Drama? Nur auf der Bühne!

„Ich will Produktionen für diese Stadt machen, das interessiert mich viel mehr als eine spektakuläre Starbesetzung.“ Nora Schmid, Leiterin des Grazer Opernhauses, über das Zuhören, ihre Gesangsausbildung und das „Natürlichste der Welt“ – „ein Kind zu haben“. In der Reihe Österreichs Intendantinnen im Gespräch.

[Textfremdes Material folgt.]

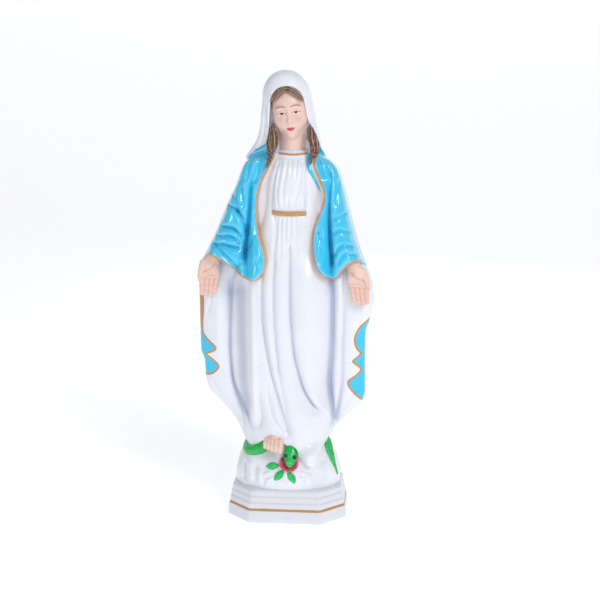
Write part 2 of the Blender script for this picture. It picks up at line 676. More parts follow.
GOWN_FOLDS = [
    # points, depth, width, ends, lift, reach, sharp
    ([(-38.6, 170), (-39.2, 140), (-39.6, 121), (-38, 96), (-32.8, 82.6), (-25.6, 69), (-23.6, 60)],
        (2.0, 2.4), 1.8),
    ([(-32, 170), (-31.5, 140), (-30.5, 115), (-29.5, 95), (-27, 80), (-24.5, 68)], (5.6, 3.6), (7.4, 4.6),
        EASE, 0, 6, 2.0),
    ([(-23, 168), (-22.4, 140), (-21.8, 114), (-21.6, 90), (-21.4, 76), (-22.6, 60)], (-1.8, -2.8),
        (2.6, 2.6), EASE, 0, 6, 2.0),
    ([(-15.4, 180), (-15.2, 143), (-13.2, 124), (-8.6, 100), (-3.1, 81), (0.7, 68), (3.0, 58)], (0.9, 2.3),
        (1.0, 2.2), (0.05, 0.05), -0.9, 4),
    ([(-4.2, 243), (-7.6, 230), (-9.2, 218), (-8.6, 208), (-7.2, 198), (-7.7, 177), (-7.6, 143),
        (-5.6, 115), (-3.7, 98), (-1.4, 84)], (1.6, 1.2), 1.0, (0.03, 0.15)),
    ([(2.6, 190), (3, 170), (3.8, 139), (6.1, 115), (11.2, 94.5), (15, 86), (18.7, 80.3), (22, 76.8),
        (25.2, 74.8)], (0.7, 1.9), (0.9, 1.9), (0.04, 0.08), -1.6, 6),
    ([(27, 176), (29.8, 156), (29.6, 123), (28, 94), (29.6, 78), (31.4, 66), (31.5, 58)], (4.2, 5.0),
        (4.6, 3.6), (0.08, 0.05)),
    ([(37.6, 158), (37.5, 134), (36.8, 114), (36.6, 92), (34.4, 78), (32.2, 66)], (0.9, 1.6), (1.5, 1.6),
        (0.2, 0.1)),
    ([(-19.2, 98), (-17.6, 82), (-16.2, 72), (-17.8, 62)], 2.2, 2.0, (0.5, 0.15)),
    ([(-13, 98), (-10.4, 80), (-6.7, 69), (0.2, 61)], 1.5, 1.3, (0.4, 0.1)),
    ([(-7.4, 84), (-3.8, 72), (2.4, 63.5)], -0.8, 1.6, (0.3, 0.3)),
    ([(-46, 160), (-47, 130), (-46, 100)], -1.3, 3.4, (0.2, 0.3)),
    ([(-50.5, 160), (-52, 148), (-54.8, 138)], 0.8, 1.0),
    ([(44.6, 148), (43.4, 120), (42, 96)], -0.9, 2.6, (0.3, 0.3)),
    ([(-54, 94), (-46, 83), (-38, 73), (-31, 62)], 1.4, 2.8),
    ([(47, 90), (42, 82), (36.5, 72)], 1.0, 1.8),
    ([(14, 54), (16.8, 47), (18.2, 38)], -8.0, 5.6, (0.5, 0), 0, 6, 2.0),
    ([(21, 56), (22.6, 49), (23.6, 42)], -2.6, 4.6, (0.5, 0), 0, 6, 2.0),
    # the bodice and its gathers above and below the belt
    ([(13.8, 243), (13.6, 217), (12.8, 208), (11.4, 196), (11.8, 172)], (1.4, 0.5), 1.0, (0.03, 0.3)),
    ([(-2.6, 243), (-3.6, 236), (-5.6, 222), (-5.0, 211)], 1.4, 0.83, (0.15, 0.05)),
    ([(0.6, 243), (0.2, 236), (-1.6, 222), (-1.4, 211)], 1.1, 0.83, (0.1, 0.05)),
    ([(3.6, 243), (3.8, 236), (3.4, 230)], 1.0, 0.77, (0.1, 0.5)),
    ([(7, 243), (6.8, 236), (6.4, 228)], 1.0, 0.77, (0.1, 0.5)),
    ([(10.6, 243), (10.4, 236), (9.6, 226), (6.6, 217), (5, 211)], 1.3, 0.88, (0.1, 0.05)),
    ([(12.8, 226), (10.6, 217), (9.4, 211)], 1.3, 0.88, (0.4, 0.05)),
    ([(2.2, 222), (1.6, 216), (1.4, 211)], 0.8, 0.77, (0.5, 0.05)),
    ([(-5.6, 205), (-6, 196), (-6.2, 180)], 1.1, 0.88, (0.02, 0.7)),
    ([(-3, 205), (-3.4, 194), (-3.6, 170)], 1.4, 0.83, (0.02, 0.7)),
    ([(-0.2, 205), (-0.4, 194), (-0.6, 178)], 1.3, 0.83, (0.02, 0.7)),
    ([(2.8, 205), (2.8, 190)], 1.1, 0.83, (0.02, 0.3)),
    ([(6.2, 205), (6.8, 194), (7.4, 172)], 1.4, 0.88, (0.02, 0.7)),
    ([(9.4, 205), (10, 194), (10.4, 182)], 1.1, 0.83, (0.02, 0.7)),
    # the collar band
    ([(-7, 247.0), (4.5, 246.0), (16, 247.0)], -1.0, 1.5, (0.0, 0.0), 0, 6, 3),
    ([(-7, 243.9), (4.5, 243.0), (16, 243.9)], 0.5, 0.8, (0.0, 0.0)),
]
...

Dergleichen passiert vermutlich nur Frauen an Intendantenstellen. Spazierte doch neulich ein unbekannter Mann, einen Blumenstrauß in der Hand, ganz ungeniert in die Direktionsetage des Grazer Opernhauses, um der Frau Direktorin persönlich mitzuteilen, wie sehr ihm die Aufführung gefallen habe. Nora Schmid erzählt die Episode mit einem leisen Unterton der Entrüstung. Aber seit sie im November 2014 an ihre neue Wirkungsstätte übersiedelt ist, musste sie sich an Popularität gewöhnen, und dass die Grazer sehr kontaktfreudig sind und keine Berührungsängste kennen, hat durchaus sein Gutes. Sie bekommt spontane, authentische Rückmeldungen, wenn sie in der Früh über den Markt auf dem Kaiser-Josef-Platz geht, und genießt insgesamt das schöne Gefühl, dass das Opernhaus grundsätzlich geschätzt wird. „Ich spüre, wie stark das Haus in der Region verankert ist, und dass es für die Menschen eine Bedeutung hat, selbst für jene, die keine Vorstellungen besuchen. Das ist eine gute Basis“, freut sie sich über das offene kulturelle Klima der Stadt und über die „ausgesprochen gute Resonanz“, die sie auf ihren Saisonstart bekommen hat.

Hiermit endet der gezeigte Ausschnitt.